Zoueva embraces a more light-hearted approach.

"We made some edits in the beginning, the end, a little in the middle," the coach said. "It's more playful. The whole program, they are showing more of their [own] characters off the ice. Of course, we also made a few corrections in the footwork and added lots of speed, to make better levels."

As for their passionate free dance to Carmen, the storyline -- vastly different than that of the Bizet opera -- stays the same.

"In the end, Tessa does win; she does get her freedom, and I'm a ruined man," Moir said. "A lot of people are expecting Tessa to die like Carmen does in the opera, but our ending is a little different and, hopefully, that creativity reaches the fans."

According to Zoueva, though, the plot will move along a lot faster.

"We have worked a lot for speed," she said. "The steps are lighter, sharper, more powerful. I have planned the program to build all season, to create more excitement for the audience. It was great even in the beginning; now that we have had time to work, we have made it flow. The program now flies."

Skaters and coach agreed that there was nothing unusual in making a few midseason adjustments heading into the Canadian championships.

"It's no surprise; we always say our programs evolve as the year goes on," Moir said. "After we got feedback after the Grand Prix Final, we had to make a couple of changes. We're looking forward to showing how the programs have evolved since then. Nationals is always a good measuring stick."

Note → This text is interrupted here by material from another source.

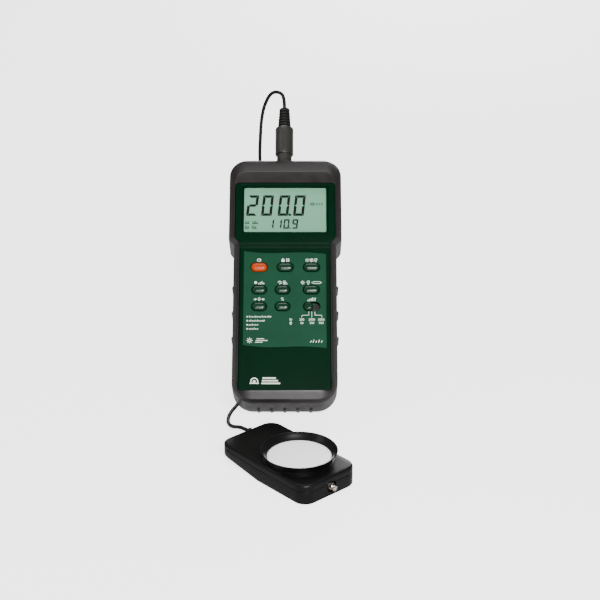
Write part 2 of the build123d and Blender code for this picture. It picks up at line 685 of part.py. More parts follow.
def tilt_stand(leg):
    """Leg with two rails and a window, modelled folded against the boot, hinge at top."""
    half = STAND_WIDTH / 2
    outline = Rectangle(STAND_WIDTH, leg, align=(Align.CENTER, Align.MAX))
    outline = fillet(outline.vertices().sort_by(Axis.Y)[:2], 6)
    window_high = -HINGE_BARREL - STAND_RAIL
    window_low = -leg + STAND_RAIL + FOOT_RADIUS
    window = RectangleRounded(STAND_WIDTH - 2 * STAND_RAIL, window_high - window_low, 4)
    plate = outline - Pos(0, (window_high + window_low) / 2) * window
    plate = Pos(0, HINGE_Z) * plate
    stand = across(plate, HINGE_Y - STAND_THICK / 2, HINGE_Y + STAND_THICK / 2)
    stand += rod_x(HINGE_Y, HINGE_Z, HINGE_BARREL, -half, half)
    stand -= rod_x(HINGE_Y, HINGE_Z, HINGE_PIN_RADIUS + HINGE_FIT, -half - 1, half + 1)
    return stand - stand_foot_rods(leg, FOOT_RADIUS + 0.02)


def stand_foot_rods(leg, radius):
    """The two round feet at the leg's tip, on the folded stand."""
    z = HINGE_Z - leg
    half = STAND_WIDTH / 2
    feet = [rod_x(HINGE_Y, z, radius, x, x + 10) for x in (-half + 3, half - 13)]
    return feet[0] + feet[1]


def open_stand(part):
    """Swings a piece of the folded stand out about the hinge pin."""
    return Pos(0, HINGE_Y, HINGE_Z) * Rot(X=STAND_OPEN) * Pos(0, -HINGE_Y, -HINGE_Z) * part


# ----------------------------------------------------------------------------- sensor
def sensor_outline(inset):
    width = SENSOR_WIDTH - 2 * inset
    return RectangleRounded(SENSOR_LENGTH - 2 * inset, width, SENSOR_CORNER - inset)


def below(level_front, level_back, low=-5.0):
    """Space under a line that is level in front and climbs towards the cord end."""
    half = SENSOR_LENGTH / 2 + 1
    points = [(-half, low), (half, low), (half, level_front), (SENSOR_BEND_X, level_front), (-half, level_back)]
    side = make_face(Polyline(*points, close=True))
    return extrude(Plane.XZ.offset(-SENSOR_WIDTH) * side, amount=2 * SENSOR_WIDTH)


def sensor_block(inset, top):
    block_ = extrude(sensor_outline(inset), amount=top)
    return block_ - below(inset, SENSOR_RISE + inset)


def split_space(lift):
    return below(SENSOR_SPLIT_Z + lift, SENSOR_SPLIT_Z + SENSOR_SPLIT_RISE + lift)


def sensor_top_shell():
    shell = sensor_block(0, SENSOR_HEIGHT)
    shell = fillet(shell.faces().sort_by(Axis.Z)[-1].edges(), 1.2)
    shell -= split_space(0)
    room = sensor_block(SENSOR_WALL, SENSOR_HEIGHT - SENSOR_WALL)
    shell -= room
    shell -= Pos(COLLAR_X, 0, 0) * Cylinder(DISC_RADIUS - 2.5, 60)
    return shell - gland_hole()


def sensor_bottom_shell():
    shell = sensor_block(0, SENSOR_HEIGHT)
    shell &= split_space(-0.05)
    shell -= sensor_block(SENSOR_WALL, SENSOR_HEIGHT)
    for x, y in sensor_screw_places():
        shell += Pos(x, y, 0) * extrude(Circle(3.0), amount=6) - below(0, SENSOR_RISE)
        shell -= Pos(x, y, 0) * Cylinder(1.05, 40)
        shell -= Pos(x, y, 0) * Cylinder(2.2, 4)
    stud_face = SENSOR_LENGTH / 2
    shell -= rod_x(0, STUD_Z, STUD_RECESS_RADIUS, stud_face - STUD_RECESS, stud_face + 1) & Box(
        200, 200, 2 * (SENSOR_SPLIT_Z - 0.6)
    )
    shell -= rod_x(0, STUD_Z, STUD_RADIUS + 0.05, stud_face - 8, stud_face)
    return shell - gland_hole()


def sensor_screw_places():
    x, y = SENSOR_LENGTH / 2 - 7, SENSOR_WIDTH / 2 - 7
    return [(x, y), (x, -y)]


def sensor_screws():
    parts = []
    for x, y in sensor_screw_places():
        shank = extrude(Pos(x, y, 0.8) * Circle(1.0), amount=6.5)
        parts.append(shank + extrude(Pos(x, y, 0.3) * Circle(2.0), amount=1.5))
    return Compound(parts)


def gland_hole():
    end = -SENSOR_LENGTH / 2
    return rod_x(GLAND_Y, GLAND_Z, GLAND_RADIUS - 0.6, end - 1, end + 4)


def cord_gland():
    end = -SENSOR_LENGTH / 2
    gland = rod_x(GLAND_Y, GLAND_Z, GLAND_RADIUS - 0.65, end - 0.5, end + 3)
    return gland + rod_x(GLAND_Y, GLAND_Z, GLAND_RADIUS, end - GLAND_OUT, end - 0.05)


def diffuser_collar():
    base = SENSOR_HEIGHT + 0.05
    rim = SENSOR_HEIGHT + COLLAR_HEIGHT
    outline = Polyline(
        (DISC_RADIUS - 2.3, base),
        (COLLAR_NECK + 1.8, base),
        (COLLAR_NECK + 1.8, base + 1.0),
        (COLLAR_NECK + 0.6, base + 1.5),
        (COLLAR_NECK + 1.2, base + 2.6),
        (COLLAR_RIM, rim - 0.6),
        (COLLAR_RIM - 0.5, rim),
        (DISC_RADIUS + 0.2, base + DISC_LIFT),
        (DISC_RADIUS + 0.2, base + 1.2),
        (DISC_RADIUS - 2.3, base + 1.2),
        close=True,
    )
    collar = revolve(Plane.XZ * make_face(outline), Axis.Z)
    return Pos(COLLAR_X, 0, 0) * collar


def diffuser_disc():
    base = SENSOR_HEIGHT + 1.35
    disc = Pos(COLLAR_X, 0, base) * extrude(Circle(DISC_RADIUS), amount=DISC_LIFT - 0.9)
    return chamfer(disc.faces().sort_by(Axis.Z)[-1].edges(), 0.4)


def light_filter():
    top = SENSOR_HEIGHT - 0.3
    return Pos(COLLAR_X, 0, top - 2.4) * extrude(Circle(9), amount=2.4)


def photodiode():
    top = SENSOR_HEIGHT - 2.8
    diode = extrude(Pos(COLLAR_X, 0, top - 2) * Rectangle(13, 12), amount=2)
    return diode + extrude(Pos(COLLAR_X, 0, top - 0.2) * Circle(5), amount=0.15)


def sensor_board():
    low = 7.4
    board = extrude(Pos(COLLAR_X - 4, 0, low) * Rectangle(46, 36), amount=1.2)
    for x, y in sensor_screw_places():
        board -= Pos(x, y, 0) * Cylinder(3.4, 40)
    return board


def end_stud():
    face = SENSOR_LENGTH / 2
    stud = rod_x(0, STUD_Z, STUD_RADIUS, face - 6, face + STUD_OUT)
    return chamfer(stud.edges().filter_by(GeomType.CIRCLE).sort_by(Axis.X)[-1], 0.3)


# ------------------------------------------------------------------------------- cord
def route_radii(points):
    """Each arc's radius: 0.45 of the shorter run, over the tangent of half the turn."""
    spots = [Vector(*p) for p in points]
    runs = [b - a for a, b in zip(spots, spots[1:])]
    radii = []
    for before, after in zip(runs, runs[1:]):
        half_turn = math.radians(before.get_angle(after)) / 2
        radii.append(0.45 * min(before.length, after.length) / math.tan(half_turn))
    return radii


def cord_tube(name, points):
    """Round tube along straight runs and tangent arcs. Returns it and its length."""
    radii = route_radii(points)
    path = FilletPolyline(*points, radius=radii)
    start = Plane(origin=path @ 0, z_dir=path % 0)
    tube = sweep(start * Circle(CORD / 2), path=path)
    section = math.pi * (CORD / 2) ** 2
    print(name, "radii", [round(r, 1) for r in radii])
    print(name, "length", round(path.length, 1), "volume ratio", tube.volume / section / path.length)
    return tube


def cord_coil():
    ring = Pos(COIL_TURN_RADIUS, TIE_THICK + 0.05 + COIL_HEIGHT / 2) * Rectangle(
        2 * COIL_HALF_WIDTH, COIL_HEIGHT
    )
    ring = fillet(ring.vertices(), 1.3)
    return Pos(*COIL_CENTRE, 0) * revolve(Plane.XZ * ring, Axis.Z)


def coil_tie():
    """Flat band round the coil's turns, on the side away from where the cord comes in."""
    width, height = 2 * COIL_HALF_WIDTH + 1.0, COIL_HEIGHT + 0.1
    outer = Rectangle(width + 2 * TIE_THICK, height + 2 * TIE_THICK)
    band = fillet(outer.vertices(), 0.5) - Rectangle(width, height)
    middle = TIE_THICK + 0.05 + COIL_HEIGHT / 2
    band = Plane.XZ.offset(-TIE_WIDTH / 2) * Pos(COIL_TURN_RADIUS, middle) * band
    band = extrude(band, amount=TIE_WIDTH)
    return Pos(*COIL_CENTRE, 0) * Rot(Z=20) * band


# --------------------------------------------------------------------------- assembly
def meter_parts():
    """Every piece of the meter, upright, and the height of its origin when it leans."""
    boot = protective_boot()
    height = -(Rot(X=-LEAN) * boot).bounding_box().min.Z
    leg = stand_leg_length(height)
    trimmer, rotor = trimmer_parts()
    parts = {
        "protective_boot": boot,
        "front_cover": front_cover(),
        "rear_cover": rear_cover(),
        "battery_cover": battery_cover(),
        "keypad_label": keypad_label(),
        "lcd_window": lcd_window(),
        "lcd_glass": lcd_glass(),
        "lcd_frame": lcd_frame(),
        "contact_strips": contact_strips(),
        "main_board": main_board(),
        "key_switches": key_switches(),
        "range_switch": range_switch(),
        "range_knob": range_knob(),
        "contrast_trimmer": trimmer,
        "trimmer_rotor": rotor,
        "output_jack": output_jack(),
        "sensor_socket": sensor_socket(),
        "battery": battery_block(),
        "battery_snap": battery_snap(),
        "case_screws": screws(CASE_SCREW_X, CASE_SCREW_Z, CASE_RIM_Y + 3, PARTING_Y + 5),
        "board_screws": screws(BOARD_SCREW_X, BOARD_SCREW_Z, CASE_RIM_Y + 2, BOARD_Y + BOARD_THICK),
        "stand_pin": stand_pin(),
        "tilt_stand": open_stand(tilt_stand(leg)),
        "stand_feet": open_stand(stand_foot_rods(leg, FOOT_RADIUS)),
        "plug_nose": plug_nose(),
        "plug_insert": plug_insert(),
        "plug_pins": plug_pins(),
        "plug_shell": plug_shell(),
        "plug_strain_relief": plug_strain_relief(),
    }
    for name, place in KEYS.items():
        parts[name] = key_cap(*place)
    return parts, height


def sensor_parts():
    return {
        "sensor_top_shell": sensor_top_shell(),
        "sensor_bottom_shell": sensor_bottom_shell(),
        "cord_gland": cord_gland(),
        "diffuser_collar": diffuser_collar(),
        "diffuser_disc": diffuser_disc(),
        "light_filter": light_filter(),
        "photodiode": photodiode(),
        "sensor_board": sensor_board(),
        "sensor_screws": sensor_screws(),
        "end_stud": end_stud(),
    }


PLUG_NODES = ("plug_nose", "plug_insert", "plug_pins", "plug_shell", "plug_strain_relief")


def build():
    upright, height = meter_parts()
    meter_place = Pos(0, 0, height) * Rot(X=-LEAN)
    sensor_place = Pos(*SENSOR_FROM_METER, 0) * Rot(Z=SENSOR_TURN)
    placed = {name: meter_place * part for name, part in upright.items()}
    placed.update({name: sensor_place * part for name, part in sensor_parts().items()})
    own = [part for name, part in placed.items() if name not in PLUG_NODES]
    box = Compound(own).bounding_box()
    shift = Pos(-(box.min.X + box.max.X) / 2, -(box.min.Y + box.max.Y) / 2, 0)
    placed = {name: shift * part for name, part in placed.items()}
    meter_frame = shift * meter_place
    sensor_frame = shift * sensor_place
    plug_end = meter_frame * Pos(SOCKET_X, PARTING_Y, RELIEF_HIGH_Z)
    gland_end = sensor_frame * Pos(-SENSOR_LENGTH / 2 - GLAND_OUT, GLAND_Y, GLAND_Z)
    plug_exit = (plug_end * Pos(0, 0, UPPER_STRAIGHT)).position
    gland_exit = (gland_end * Pos(-LOWER_STRAIGHT, 0, 0)).position
    coil_x, coil_y = COIL_CENTRE
    entry = (coil_x, coil_y + COIL_TURN_RADIUS, 2.4)
    leave = (coil_x, coil_y - COIL_TURN_RADIUS, 2.4)
    upper = [tuple(plug_end.position), tuple(plug_exit), *UPPER_ROUTE, entry]
    lower = [leave, *LOWER_ROUTE, tuple(gland_exit), tuple(gland_end.position)]
    placed["cord_upper"] = cord_tube("cord_upper", upper)
    placed["cord_lower"] = cord_tube("cord_lower", lower)
    placed["cord_coil"] = cord_coil()
    placed["coil_tie"] = coil_tie()
    print("upper route", [tuple(round(v, 2) for v in p) for p in upper])
    print("lower route", [tuple(round(v, 2) for v in p) for p in lower])
    report_places(meter_frame, sensor_frame)
    return placed


def report_places(meter_frame, sensor_frame):
    """Prints the places that the record and the visual model need."""
    print("meter origin", meter_frame.position)
    print("sensor origin", sensor_frame.position)
    jack_mouth = BOOT_HEAD_WIDTH / 2 - BOOT_WALL - FIT - 0.2
    print("jack mouth", (meter_frame * Pos(jack_mouth, PARTING_Y, JACK_Z)).position)
    print("hinge", (meter_frame * Pos(0, HINGE_Y, HINGE_Z)).position)
    print("trimmer", (meter_frame * Pos(-BOOT_BODY_WIDTH / 2, TRIMMER_Y, TRIMMER_Z)).position)
    stud = (sensor_frame * Pos(SENSOR_LENGTH / 2 + STUD_OUT / 2, 0, STUD_Z)).position
    print("stud", stud, "sensor base", (sensor_frame * Pos(COLLAR_X, 0, 0)).position)


os.makedirs("parts", exist_ok=True)
for node, shape in build().items():
    shape.label = node
    export_step(shape, f"parts/{node}.step")
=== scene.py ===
"""Hand-held light meter on its tilt stand, with its wedge sensor and sensor cord."""

from __future__ import annotations

import json
import logging
import math
from dataclasses import dataclass
from enum import Enum
from typing import Iterable, Sequence

import bmesh
import bpy
from mathutils import Matrix, Vector


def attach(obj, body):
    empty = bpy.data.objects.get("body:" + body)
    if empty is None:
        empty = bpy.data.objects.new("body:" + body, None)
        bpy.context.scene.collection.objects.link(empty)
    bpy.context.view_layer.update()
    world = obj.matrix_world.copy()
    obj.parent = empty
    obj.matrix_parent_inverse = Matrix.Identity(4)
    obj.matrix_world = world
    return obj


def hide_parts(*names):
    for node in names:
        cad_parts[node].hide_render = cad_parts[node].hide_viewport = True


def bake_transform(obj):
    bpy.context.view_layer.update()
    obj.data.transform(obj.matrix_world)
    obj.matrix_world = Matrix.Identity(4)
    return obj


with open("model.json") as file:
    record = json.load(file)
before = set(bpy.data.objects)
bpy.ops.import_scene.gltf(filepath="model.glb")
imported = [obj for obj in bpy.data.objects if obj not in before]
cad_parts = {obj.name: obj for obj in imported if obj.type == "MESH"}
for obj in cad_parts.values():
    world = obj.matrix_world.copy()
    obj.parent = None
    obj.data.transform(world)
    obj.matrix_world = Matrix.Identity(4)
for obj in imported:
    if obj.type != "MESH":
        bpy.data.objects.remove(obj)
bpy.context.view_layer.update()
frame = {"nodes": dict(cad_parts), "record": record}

LOG = logging.getLogger("light_meter")

METER_FOOT = (-0.00198863, -0.0273044, 0.025538)
METER_LEAN = math.radians(-42.0)
SENSOR_SPOT = (0.000511369, -0.0803044, 0.0)
SENSOR_TURN = math.radians(-48.0)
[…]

Reporter's notebook: U.S. junior champion Gracie Gold traveled to Zoueva's training hub in Canton, Mich., twice this fall, once after her Grand Prix debut at Skate Canada and again around Christmas, to soak in the atmosphere and add detail to her movements. "She is extremely talented, very naturally gifted," Zoueva said. "Her skating and her jumps flow; she feels the music very well. She is very open, able to do any choreography, play any character" ... At the Grand Prix Final, Virtue was impressed with the Iceberg Skating Palace, the figure skating venue for the Sochi Games: "It was a spectacular venue -- the rink is just stunning. You drive up, and it really does look like an iceberg, just all lit up in turquoise and this beautiful glass ... The ice was great; everyone was excited about that, even just sitting in the stands watching some of the other events. It just has a nice warm feeling to it."